*The exercise*
For every line in the records that has the word "JSON", make a copy.

### Data shown

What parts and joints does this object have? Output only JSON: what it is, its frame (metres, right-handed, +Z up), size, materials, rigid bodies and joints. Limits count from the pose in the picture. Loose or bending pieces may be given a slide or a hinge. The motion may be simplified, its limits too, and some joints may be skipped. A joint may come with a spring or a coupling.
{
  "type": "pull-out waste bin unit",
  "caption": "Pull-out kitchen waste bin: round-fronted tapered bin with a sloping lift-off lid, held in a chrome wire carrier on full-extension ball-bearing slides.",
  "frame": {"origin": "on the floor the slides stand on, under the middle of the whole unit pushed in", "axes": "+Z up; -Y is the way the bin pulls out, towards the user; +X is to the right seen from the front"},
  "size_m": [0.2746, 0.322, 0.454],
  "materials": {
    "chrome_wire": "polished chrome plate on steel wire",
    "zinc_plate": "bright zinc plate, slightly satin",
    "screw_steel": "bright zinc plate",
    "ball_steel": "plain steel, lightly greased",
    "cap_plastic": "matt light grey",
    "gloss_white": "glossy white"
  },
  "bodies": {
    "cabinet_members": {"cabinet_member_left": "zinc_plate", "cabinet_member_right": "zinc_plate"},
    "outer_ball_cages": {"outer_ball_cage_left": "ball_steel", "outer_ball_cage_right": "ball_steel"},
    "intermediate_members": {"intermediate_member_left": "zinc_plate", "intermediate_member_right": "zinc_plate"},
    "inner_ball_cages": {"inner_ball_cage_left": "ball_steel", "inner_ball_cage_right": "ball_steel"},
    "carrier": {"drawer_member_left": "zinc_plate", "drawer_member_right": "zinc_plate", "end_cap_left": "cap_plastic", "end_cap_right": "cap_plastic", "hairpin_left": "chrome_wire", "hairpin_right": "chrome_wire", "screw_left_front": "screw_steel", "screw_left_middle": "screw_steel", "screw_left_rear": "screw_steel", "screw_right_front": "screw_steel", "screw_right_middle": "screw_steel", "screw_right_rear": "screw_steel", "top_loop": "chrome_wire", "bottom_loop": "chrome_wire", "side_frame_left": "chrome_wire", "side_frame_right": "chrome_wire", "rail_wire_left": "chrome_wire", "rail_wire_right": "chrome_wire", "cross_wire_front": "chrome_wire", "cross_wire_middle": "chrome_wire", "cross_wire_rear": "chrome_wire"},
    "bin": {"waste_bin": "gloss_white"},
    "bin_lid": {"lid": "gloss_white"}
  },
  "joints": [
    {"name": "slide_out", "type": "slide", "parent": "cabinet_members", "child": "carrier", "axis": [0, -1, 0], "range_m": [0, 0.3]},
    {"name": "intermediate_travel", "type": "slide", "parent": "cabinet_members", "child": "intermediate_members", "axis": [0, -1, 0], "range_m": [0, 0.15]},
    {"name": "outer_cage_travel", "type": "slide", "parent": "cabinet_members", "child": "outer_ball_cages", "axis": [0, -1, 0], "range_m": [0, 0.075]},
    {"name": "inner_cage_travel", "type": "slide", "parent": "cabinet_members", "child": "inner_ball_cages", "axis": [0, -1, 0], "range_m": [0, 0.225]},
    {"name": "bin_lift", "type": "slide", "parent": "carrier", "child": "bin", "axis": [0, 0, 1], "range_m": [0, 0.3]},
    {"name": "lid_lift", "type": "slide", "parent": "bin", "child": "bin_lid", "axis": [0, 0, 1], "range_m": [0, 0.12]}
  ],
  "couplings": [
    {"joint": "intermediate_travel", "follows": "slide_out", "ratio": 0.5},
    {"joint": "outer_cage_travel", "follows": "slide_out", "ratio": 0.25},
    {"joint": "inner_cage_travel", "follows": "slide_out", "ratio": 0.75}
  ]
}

######
### Data shown

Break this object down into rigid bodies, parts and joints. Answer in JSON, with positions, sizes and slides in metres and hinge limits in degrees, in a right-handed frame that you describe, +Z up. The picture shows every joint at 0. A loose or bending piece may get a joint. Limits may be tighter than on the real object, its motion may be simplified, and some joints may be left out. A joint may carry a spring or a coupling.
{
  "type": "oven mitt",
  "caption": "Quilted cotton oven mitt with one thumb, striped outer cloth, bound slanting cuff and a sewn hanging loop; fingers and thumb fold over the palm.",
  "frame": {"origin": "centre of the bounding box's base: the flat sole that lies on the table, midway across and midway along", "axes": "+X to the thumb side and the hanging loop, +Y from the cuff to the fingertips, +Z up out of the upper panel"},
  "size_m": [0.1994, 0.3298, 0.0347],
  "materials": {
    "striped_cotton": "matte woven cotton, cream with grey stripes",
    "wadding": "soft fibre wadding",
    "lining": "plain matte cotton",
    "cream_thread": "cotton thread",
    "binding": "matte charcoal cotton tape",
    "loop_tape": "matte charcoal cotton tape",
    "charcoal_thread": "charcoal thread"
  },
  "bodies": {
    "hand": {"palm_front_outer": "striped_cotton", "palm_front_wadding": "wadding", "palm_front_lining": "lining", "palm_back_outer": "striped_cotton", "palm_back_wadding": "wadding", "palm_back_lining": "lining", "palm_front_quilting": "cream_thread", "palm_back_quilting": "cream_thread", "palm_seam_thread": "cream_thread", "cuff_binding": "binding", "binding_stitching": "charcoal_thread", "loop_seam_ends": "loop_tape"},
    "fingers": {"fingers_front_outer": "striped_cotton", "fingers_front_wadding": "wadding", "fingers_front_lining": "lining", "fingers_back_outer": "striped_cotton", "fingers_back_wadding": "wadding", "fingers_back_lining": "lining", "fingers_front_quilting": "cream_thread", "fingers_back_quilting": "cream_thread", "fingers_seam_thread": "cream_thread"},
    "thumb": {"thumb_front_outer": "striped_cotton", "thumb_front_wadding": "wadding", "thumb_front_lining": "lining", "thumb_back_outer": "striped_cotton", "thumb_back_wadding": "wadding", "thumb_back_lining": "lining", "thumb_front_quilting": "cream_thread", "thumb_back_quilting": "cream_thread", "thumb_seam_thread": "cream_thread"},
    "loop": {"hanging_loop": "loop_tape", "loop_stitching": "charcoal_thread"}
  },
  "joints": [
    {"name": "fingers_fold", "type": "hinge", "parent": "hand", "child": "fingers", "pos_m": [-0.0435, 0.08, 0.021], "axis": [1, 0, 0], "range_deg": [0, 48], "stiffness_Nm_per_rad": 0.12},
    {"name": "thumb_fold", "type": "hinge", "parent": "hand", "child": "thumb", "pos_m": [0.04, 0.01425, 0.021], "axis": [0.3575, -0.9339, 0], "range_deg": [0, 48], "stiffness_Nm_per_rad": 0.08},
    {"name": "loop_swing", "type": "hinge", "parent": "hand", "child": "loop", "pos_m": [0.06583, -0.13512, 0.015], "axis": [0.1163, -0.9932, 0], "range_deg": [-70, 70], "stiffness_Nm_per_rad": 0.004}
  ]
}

######
### Data shown

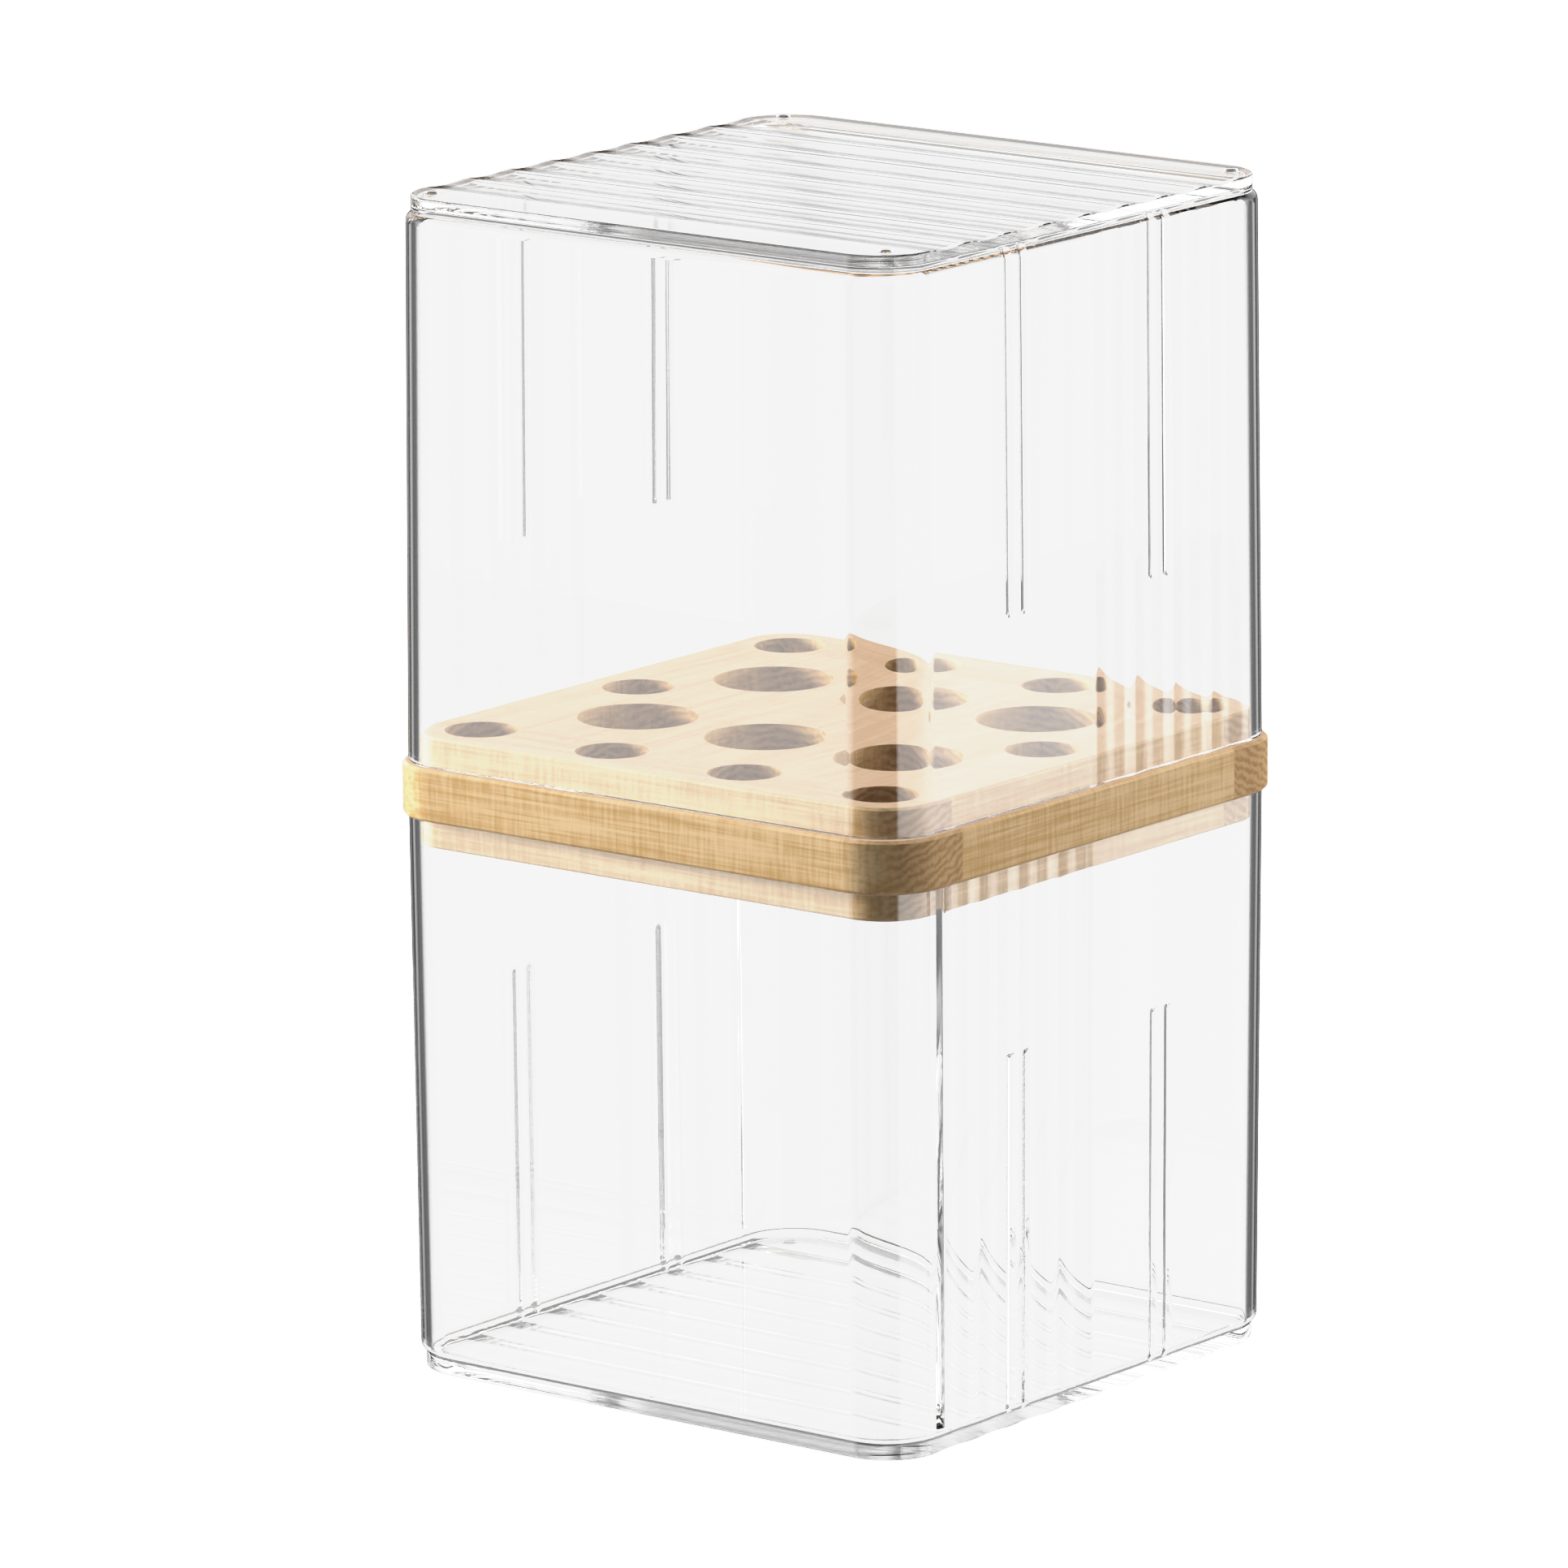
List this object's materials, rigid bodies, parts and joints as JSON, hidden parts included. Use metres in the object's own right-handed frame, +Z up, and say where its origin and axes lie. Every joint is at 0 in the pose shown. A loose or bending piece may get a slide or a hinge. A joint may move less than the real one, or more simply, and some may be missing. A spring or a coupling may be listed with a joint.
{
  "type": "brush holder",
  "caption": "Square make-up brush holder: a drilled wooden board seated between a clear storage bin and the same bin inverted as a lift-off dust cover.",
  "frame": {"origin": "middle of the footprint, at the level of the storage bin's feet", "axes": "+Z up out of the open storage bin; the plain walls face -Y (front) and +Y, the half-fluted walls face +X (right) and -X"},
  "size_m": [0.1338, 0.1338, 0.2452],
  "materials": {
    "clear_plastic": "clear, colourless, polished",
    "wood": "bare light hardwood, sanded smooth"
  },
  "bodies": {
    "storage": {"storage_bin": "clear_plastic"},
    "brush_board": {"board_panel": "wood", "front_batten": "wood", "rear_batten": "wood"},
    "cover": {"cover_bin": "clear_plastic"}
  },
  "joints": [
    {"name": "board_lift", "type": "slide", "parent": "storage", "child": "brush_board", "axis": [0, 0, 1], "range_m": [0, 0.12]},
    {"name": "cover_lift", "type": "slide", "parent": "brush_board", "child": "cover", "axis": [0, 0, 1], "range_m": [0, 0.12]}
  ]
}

######

*Full answer*
What parts and joints does this object have? Output only JSON: what it is, its frame (metres, right-handed, +Z up), size, materials, rigid bodies and joints. Limits count from the pose in the picture. Loose or bending pieces may be given a slide or a hinge. The motion may be simplified, its limits too, and some joints may be skipped. A joint may come with a spring or a coupling.
Break this object down into rigid bodies, parts and joints. Answer in JSON, with positions, sizes and slides in metres and hinge limits in degrees, in a right-handed frame that you describe, +Z up. The picture shows every joint at 0. A loose or bending piece may get a joint. Limits may be tighter than on the real object, its motion may be simplified, and some joints may be left out. A joint may carry a spring or a coupling.
List this object's materials, rigid bodies, parts and joints as JSON, hidden parts included. Use metres in the object's own right-handed frame, +Z up, and say where its origin and axes lie. Every joint is at 0 in the pose shown. A loose or bending piece may get a slide or a hinge. A joint may move less than the real one, or more simply, and some may be missing. A spring or a coupling may be listed with a joint.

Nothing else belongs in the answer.